As ameaças contra a Síria, coordenadas em Washington e Londres, alcançam novos picos de hipocrisia. Ao contrário da propaganda crua apresentada nas notícias, o jornalismo investigativo do quotidiano alemão Frankfurter Allgemeine Zeitung identifica aqueles responsáveis pelo massacre de Houla como ‘rebeldes’ apoiados por Obama e Cameron. As fontes do jornal incluem os próprios rebeldes. Isso não tem sido completamente ignorado na Grã-Bretanha. Em seu blog pessoal, mesmo que de forma discreta, Job Williams, o editor de notícias internacionais da BBC efetivamente escreve sua própria “cobertura” dos eventos, citando oficiais ocidentais que descrevem as operações de “guerra psicológica” contra a Síria como “brilhantes”. Tão brilhantes quanto a destruição da Líbia, do Iraque e do Afeganistão.
E tão brilhante como as operações de guerra psicológica da última promoção pelo The Guardian, de Alastair Campbell, o principal colaborador de Tony Blair na invasão criminosa do Iraque. Em seus “diários”, Campbell tenta borrifar sangue iraquiano no demônio Murdoch. Há sangue suficiente para encharcá-los a todos. Mas o reconhecimento de que a mídia liberal, respeitável e aduladora do Blair foi um acessório vital para tal crime épico é omitido e permanece um teste único da honestidade intelectual e moral na Grã-Bretanha.

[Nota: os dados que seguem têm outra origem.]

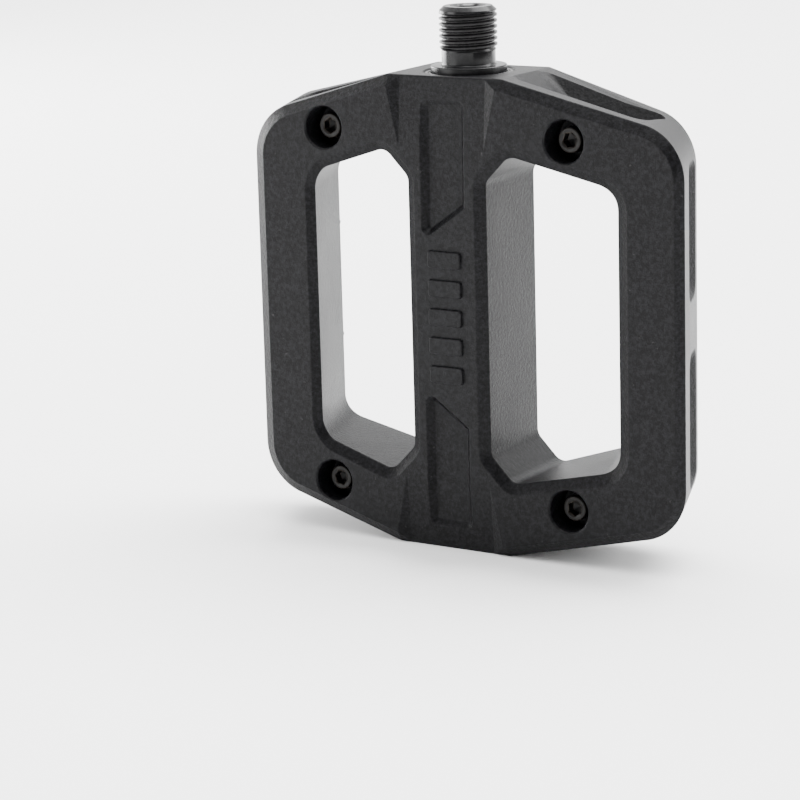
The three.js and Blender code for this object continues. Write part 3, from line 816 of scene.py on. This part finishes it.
def threadedPiece(name, below, above, thread, count):
    # below and above are rings; the helical flank runs between their facing rings
    zFrom, zTo = thread["from"], thread["to"]
    pitch, crest, root = thread["pitch"], thread["crest"], thread["crest"] - thread["depth"]
    rFrom, rTo = thread["fromRadius"], thread["toRadius"]
    rings = below + above
    vertices = [p for ring in rings for p in ring]
    faces = loftFaces(len(below), count)[:-1]
    offset = len(below) * count
    faces += [tuple(k + offset for k in face) for face in loftFaces(len(above), count)
              if face != tuple(reversed(range(count)))]
    phases = list(threadShape) + [(1.0, 1.0)]
    turns = math.ceil((zTo - zFrom) / pitch) + 1
    base = len(vertices)
    for i in range(turns * count + 1):
        angle = 2 * math.pi * (i % count) / count
        for phase, lift in phases:
            z = zFrom + pitch * (i / count + phase - 1)
            z = min(zTo, max(zFrom, z))
            r = root + (crest - root) * lift
            inStart = min(1, (z - zFrom) / (0.8 * pitch))
            inEnd = min(1, (zTo - z) / (0.8 * pitch))
            r = rFrom + (r - rFrom) * inStart
            r = rTo + (r - rTo) * inEnd
            vertices.append((r * math.cos(angle), r * math.sin(angle), z))
    width = len(phases)
    for i in range(turns * count):
        for j in range(width - 1):
            a = base + i * width + j
            faces.append((a, a + width, a + width + 1, a + 1))
    return pieceFrom(name, vertices, faces, 1e-3)


spindle = {
    "threadCrest": 6.35,
    "threadDepth": 0.68,
    "pitch": 1.27,
    "reach": 12.8,
    "threadStart": 3.0,
    "relief": 5.9,
    "flange": 8.35,
    "journal": 6.0,
    "stub": 4.0,
    "socket": 6.0,
    "colour": (0.006, 0.006, 0.0065, 1),
    "roughness": 0.22,
    "specular": 0.16,
    "grainHeight": 0.004,
    "grainScale": 1200.0,
    "softEdge": 0.12,
    "roughSpread": 0.1,
    "wornAndGlintColour": (0.05, 0.046, 0.042, 1),
    "wearAndGlint": 0.12,
}
spindleFinish = finishOf("blackSpindleSteel", spindle)


def buildSpindle():
    s = spindle
    count = 96
    low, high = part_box("spindle")
    end = low.z / mm
    raceLow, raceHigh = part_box("bearing_inner_race")
    stub = s["stub"]
    under = bodyTop - 1.6
    below = roundedPath([
        (0.4, end), (stub - 0.5, end), (stub - 0.1, end + 0.5), (stub - 0.1, raceLow.z / mm - 0.3),
        (stub, raceLow.z / mm), (stub, raceHigh.z / mm + 0.05), (5.0, raceHigh.z / mm + 0.05),
        (5.2, bodyTop - 27), (s["journal"], bodyTop - 24), (s["journal"], under),
        (s["flange"] - 0.6, under), (s["flange"], under + 0.3), (s["flange"], 0, 0.3),
        (s["relief"], 0, 0.5), (s["relief"], s["threadStart"])])
    above = roundedPath([(6.25, s["reach"] - 0.9), (5.3, s["reach"], 0.25), (3.9, s["reach"])])
    belowRings = [ringOf(r, z, count) for r, z in below]
    aboveRings = [ringOf(r, z, count) for r, z in above]
    aboveRings.append(ringOf(0, s["reach"] - 0.45, count, s["socket"]))
    aboveRings.append(ringOf(0, s["reach"] - 7.5, count, s["socket"]))
    aboveRings.append(ringOf(0.3, s["reach"] - 8.6, count))
    thread = {"from": s["threadStart"], "to": s["reach"] - 0.9, "pitch": s["pitch"],
              "crest": s["threadCrest"], "depth": s["threadDepth"],
              "fromRadius": s["relief"], "toRadius": 6.25}
    piece = threadedPiece("pedalSpindle", belowRings, aboveRings, thread, count)
    softShaded(piece, 30, 30)
    toMetres(piece)
    return piece


spindlePiece = buildSpindle()
dress(spindlePiece, spindleFinish, "spindle_steel", "spindle_assembly", "spindle")

pinScrew = {
    "headRadius": 2.9,
    "headHeight": 4.0,
    "crest": 1.95,
    "pitch": 0.8,
    "socket": 3.0,
    "socketDepth": 2.2,
    "colour": (0.004, 0.0038, 0.0035, 1),
    "roughness": 0.34,
    "specular": 0.13,
    "grainHeight": 0.006,
    "grainScale": 2600.0,
    "softEdge": 0.1,
    # brownish edge colour: partly worn steel, partly a painted highlight standing in for glints on the head
    "wornAndGlintColour": (0.10, 0.08, 0.06, 1),
    "wearAndGlint": 0.3,
}
screwFinish = finishOf("blackOxideScrew", pinScrew)


def buildScrew():
    p = pinScrew
    count = 48
    low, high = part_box("pin_screw_upper_left")
    headTop = low.y / mm
    seat = headTop + p["headHeight"]
    tip = high.y / mm
    below = [ringOf(0.2, headTop + p["socketDepth"] + 0.5, count),
             ringOf(0, headTop + p["socketDepth"], count, p["socket"]),
             ringOf(0, headTop + 0.2, count, p["socket"])]
    head = roundedPath([(1.9, headTop), (p["headRadius"] - 0.15, headTop, 0.35),
                        (p["headRadius"], seat, 0.1), (p["crest"], seat, 0.15), (p["crest"], halfThick)])
    below += [ringOf(r, z, count) for r, z in head]
    above = [ringOf(1.6, tip - 0.5, count), ringOf(1.25, tip - 0.05, count), ringOf(1.0, tip, count)]
    thread = {"from": halfThick, "to": tip - 0.5, "pitch": p["pitch"], "crest": p["crest"],
              "depth": 0.42, "fromRadius": p["crest"], "toRadius": 1.6}
    piece = threadedPiece("screwShape", below, above, thread, count)
    piece.data.transform(Matrix.Rotation(-math.pi / 2, 4, "X"))
    softShaded(piece, 30, 30)
    toMetres(piece)
    return piece


screwNames = [f"pin_screw_{height}_{across}"
              for across in ("left", "right") for height in ("upper", "lower")]
screwTurns = [(x, 0, z, 0, 0.7 * i, 0) for i, (x, z) in enumerate(screwPlaces)]
screws = scattered("pinScrews", buildScrew(), screwTurns, screwFinish)
dress(screws, screwFinish, "screw_steel", "platform", *screwNames)

squareNut = {
    "side": 7.0,
    "colour": (0.3, 0.29, 0.275, 1),
    "roughness": 0.42,
    "metallic": 0.9,
    "grainHeight": 0.01,
    "grainScale": 1500.0,
    "softEdge": 0.15,
    "wearAndGlint": 0.4,
}
nutFinish = finishOf("zincSteel", squareNut)


def buildNut():
    low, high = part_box("square_nut_upper_left")
    half = squareNut["side"] / 2
    count = 48
    loopAt = rectLoop(-half, half, -half, half, 0.3, 1)
    corner = [p for p in loopAt(0)]
    inner = pinScrew["crest"] + 0.05
    yLow, yHigh = low.y / mm, high.y / mm

    def square(y, grow):
        return [(p.x, y, p.y) for p in loopAt(grow)]

    def hole(y, radius):
        return [(Vector(p).normalized().x * radius, y, Vector(p).normalized().y * radius) for p in corner]

    rings = [square(yHigh, -0.3), square(yHigh - 0.2, 0), square(yLow + 0.2, 0), square(yLow, -0.3),
             hole(yLow, inner + 0.3), hole(yLow + 0.3, inner), hole(yHigh - 0.3, inner),
             hole(yHigh, inner + 0.3)]
    piece = loft("nutShape", rings, True)
    softShaded(piece, 30, 30)
    toMetres(piece)
    return piece


nutTurn = math.atan(shoulderSlope)
nutPlaces = [(x, 0, z, 0, math.copysign(nutTurn, x * (z - bodyMid)), 0) for x, z in screwPlaces]
nutNames = [name.replace("pin_screw", "square_nut") for name in screwNames]
nuts = scattered("squareNuts", buildNut(), nutPlaces, nutFinish)
dress(nuts, nutFinish, "zinc_steel", "platform", *nutNames)

crankSeal = {
    "colour": (0.012, 0.012, 0.012, 1),
    "roughness": 0.5,
    "grainHeight": 0.01,
    "softEdge": 0.1,
    "wearAndGlint": 0.1,
}
sealFinish = finishOf("sealRubber", crankSeal)


def buildSeal():
    low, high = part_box("crank_side_seal")
    top, bottom = high.z / mm, low.z / mm
    outer = high.x / mm
    inner = spindle["flange"] + 0.12
    profile = [(inner, bottom), (outer, bottom), (outer, top - 0.2), (outer - 0.2, top),
               (outer - 0.75, top), (outer - 0.9, top - 0.25), (outer - 1.2, top - 0.2),
               (inner, top + 0.05)]
    piece = turnedPiece("crankSeal", profile, 96, True)
    softShaded(piece, 35, 35)
    toMetres(piece)
    return piece


sealPiece = buildSeal()
dress(sealPiece, sealFinish, "seal_rubber", "platform", "crank_side_seal")

endCap = {
    "colour": (0.020, 0.020, 0.021, 1),
    "roughness": 0.42,
    "grainHeight": 0.02,
    "softEdge": 0.2,
    "wearAndGlint": 0.4,
}
capFinish = finishOf("capPlastic", endCap)


def buildCap():
    low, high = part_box("end_cap")
    face, back = low.z / mm, bodyBottom + 2.38
    spigotTop = high.z / mm
    radius = high.x / mm
    profile = roundedPath([
        (0.3, face + 1.1), (6.4, face + 1.1, 0.4), (7.5, face + 0.45, 0.3), (8.2, face + 0.45, 0.15),
        (8.45, face, 0.2), (9.25, face, 0.2), (9.45, face + 0.4), (9.85, face + 0.4), (10.0, face, 0.15),
        (radius, face, 0.2), (radius, back), (7.8, back), (7.8, back + 0.5), (6.9, back + 0.5),
        (6.9, back + 2), (7.8, back + 2), (7.8, spigotTop), (6.2, spigotTop), (6.2, back), (0.3, back)])
    piece = turnedPiece("capDisc", profile, 96)
    softShaded(piece, 30, 30)
    toMetres(piece)
    return piece


capPiece = buildCap()
dress(capPiece, capFinish, "cap_plastic", "platform", "end_cap")


def buildEmblem():
    low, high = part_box("end_cap")
    floor = low.z / mm + 1.1
    rings = []
    for r, z in roundedPath([(4.4, floor + 0.2), (4.2, floor - 0.45, 0.15), (3.2, floor - 0.45, 0.15),
                             (3.0, floor + 0.2)]):
        rings.append([(x, y, z) for x, y, _ in ringOf(0, 0, 72, 2 * r)])
    piece = loft("capEmblem", rings, True)
    softShaded(piece, 30, 30)
    toMetres(piece)
    return piece


emblem = buildEmblem()
dress(emblem, capFinish, "cap_plastic", "platform", "end_cap")
print("turned pieces made")


# remaining pieces keep their simple solids and take a better finish

steelBearing = finishOf("bearingSteel", {"colour": (0.5, 0.5, 0.51, 1), "roughness": 0.2, "metallic": 1.0,
                                         "grainHeight": 0.003, "softEdge": 0.1})
polymerBush = finishOf("bushPolymer", {"colour": (0.68, 0.63, 0.5, 1), "roughness": 0.5,
                                       "grainHeight": 0.01})
plainFinishes = {
    "bearing_outer_race": steelBearing, "bearing_inner_race": steelBearing, "bearing_cage": polymerBush,
    "inboard_bush": polymerBush, "bearing_shield_inner": sealFinish, "bearing_shield_outer": sealFinish,
    "cap_o_ring": sealFinish, "thrust_washer": nutFinish, "lock_nut": nutFinish,
}
for name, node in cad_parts.items():
    material = steelBearing if name.startswith("bearing_ball") else plainFinishes.get(name)
    if material is None:
        continue
    for index in range(len(node.material_slots)):
        node.material_slots[index].material = material
print("hidden pieces finished")


# floor, light and camera

floorHeight = bodyBottom * mm


def buildFloor():
    mesh = bpy.data.meshes.new("studioFloor")
    reach = 9.0
    mesh.from_pydata([(-reach, -reach, floorHeight), (reach, -reach, floorHeight),
                      (reach, reach, floorHeight), (-reach, reach, floorHeight)], [], [(0, 1, 2, 3)])
    floor = bpy.data.objects.new("studioFloor", mesh)
    bpy.context.scene.collection.objects.link(floor)
    material = bpy.data.materials.new("paleFloor")
    material.use_nodes = True
    shader = material.node_tree.nodes["Principled BSDF"]
    shader.inputs["Roughness"].default_value = 0.9
    shader.inputs["Specular IOR Level"].default_value = 0.1
    noise = material.node_tree.nodes.new("ShaderNodeTexNoise")
    noise.inputs["Scale"].default_value = 3.0
    place = material.node_tree.nodes.new("ShaderNodeTexCoord").outputs["Object"]
    material.node_tree.links.new(place, noise.inputs["Vector"])
    base = mixColours(material.node_tree, noise.outputs["Fac"], (0.92, 0.92, 0.92, 1),
                      (0.96, 0.96, 0.96, 1))
    material.node_tree.links.new(base, shader.inputs["Base Color"])
    mesh.materials.append(material)


buildFloor()

studioLight = {
    "top": 260.0,
    "overhead": 20.0,
    "right": 9.0,
    "left": 12.0,
    "edge": 20.0,
    "backdrop": 2.4,  # pale surroundings behind the pedal
    "room": 0.04,  # darker room in front of it
    "away": (-0.3, 0.75, 0.59),  # from the dark side to the pale side
}


def softbox(name, place, target, width, height, power):
    data = bpy.data.lights.new(name, "AREA")
    data.shape = "RECTANGLE"
    data.size = width
    data.size_y = height
    data.energy = power
    light = bpy.data.objects.new(name, data)
    bpy.context.scene.collection.objects.link(light)
    light.location = place
    light.rotation_euler = (Vector(target) - Vector(place)).to_track_quat("-Z", "Y").to_euler()
    light.visible_camera = False


middle = (0, 0, bodyMid * mm)
softbox("topSoftbox", (0.0, 1.3, 2.3), (0, 0.7, 0), 3.2, 2.2, studioLight["top"])
softbox("overheadSoftbox", (0.25, -0.55, 1.5), middle, 1.0, 1.0, studioLight["overhead"])
softbox("rightSoftbox", (0.8, 0.55, 0.3), middle, 0.5, 0.6, studioLight["right"])
softbox("leftSoftbox", (-0.95, -1.1, 0.16), middle, 0.9, 0.4, studioLight["left"])
softbox("edgeSoftbox", (-1.0, 0.2, 0.12), middle, 0.7, 0.4, studioLight["edge"])


def buildWorld():
    world = bpy.data.worlds.new("paleStudio")
    bpy.context.scene.world = world
    world.use_nodes = True
    tree = world.node_tree
    direction = tree.nodes.new("ShaderNodeTexCoord").outputs["Generated"]
    away = tree.nodes.new("ShaderNodeVectorMath")
    away.operation = "DOT_PRODUCT"
    tree.links.new(direction, away.inputs[0])
    away.inputs[1].default_value = studioLight["away"]
    ramp = tree.nodes.new("ShaderNodeMapRange")
    ramp.interpolation_type = "SMOOTHSTEP"
    tree.links.new(away.outputs["Value"], ramp.inputs["Value"])
    ramp.inputs["From Min"].default_value = -0.4
    ramp.inputs["From Max"].default_value = 0.75
    ramp.inputs["To Min"].default_value = studioLight["room"]
    ramp.inputs["To Max"].default_value = studioLight["backdrop"]
    seen = tree.nodes.new("ShaderNodeLightPath").outputs["Is Camera Ray"]
    behind = mathNode(tree, "MULTIPLY", seen, studioLight["backdrop"])
    strength = mathNode(tree, "MAXIMUM", ramp.outputs[0], behind)
    tree.links.new(strength, tree.nodes["Background"].inputs["Strength"])
    tree.nodes["Background"].inputs["Color"].default_value = (1, 1, 1, 1)


buildWorld()

viewpoint = {"lens": 134.55, "sensor": 36, "place": (0.3333, -0.55785, 0.078),
             "turn": (76.776, 1.531, 31.995)}  # degrees
cameraData = bpy.data.cameras.new("studioCamera")
cameraData.lens = viewpoint["lens"]
cameraData.sensor_width = viewpoint["sensor"]
camera = bpy.data.objects.new("studioCamera", cameraData)
bpy.context.scene.collection.objects.link(camera)
camera.location = viewpoint["place"]
camera.rotation_euler = tuple(math.radians(angle) for angle in viewpoint["turn"])
bpy.context.scene.camera = camera
print("stage set")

Por quanto tempo ainda precisaremos nos sujeitar a um tal “governo invisível”? Esse termo para a propaganda insidiosa, usado pela primeira vez por Edward Bernays, sobrinho de Sigmund Freud e inventor das relações públicas modernas, nunca foi mais apto. “Falsa realidade” requer amnésia histórica, mentir por omissão e transferência de significado ao insignificante. Desse modo, os sistemas políticos que prometem segurança e justiça social foram substituídos pela pirataria, “austeridade” e “guerra perpétua”: um extremismo dedicado a derrubar a democracia. Se aplicado a um indivíduo, isso o identificaria como psicopata. Por que aceitamos isso?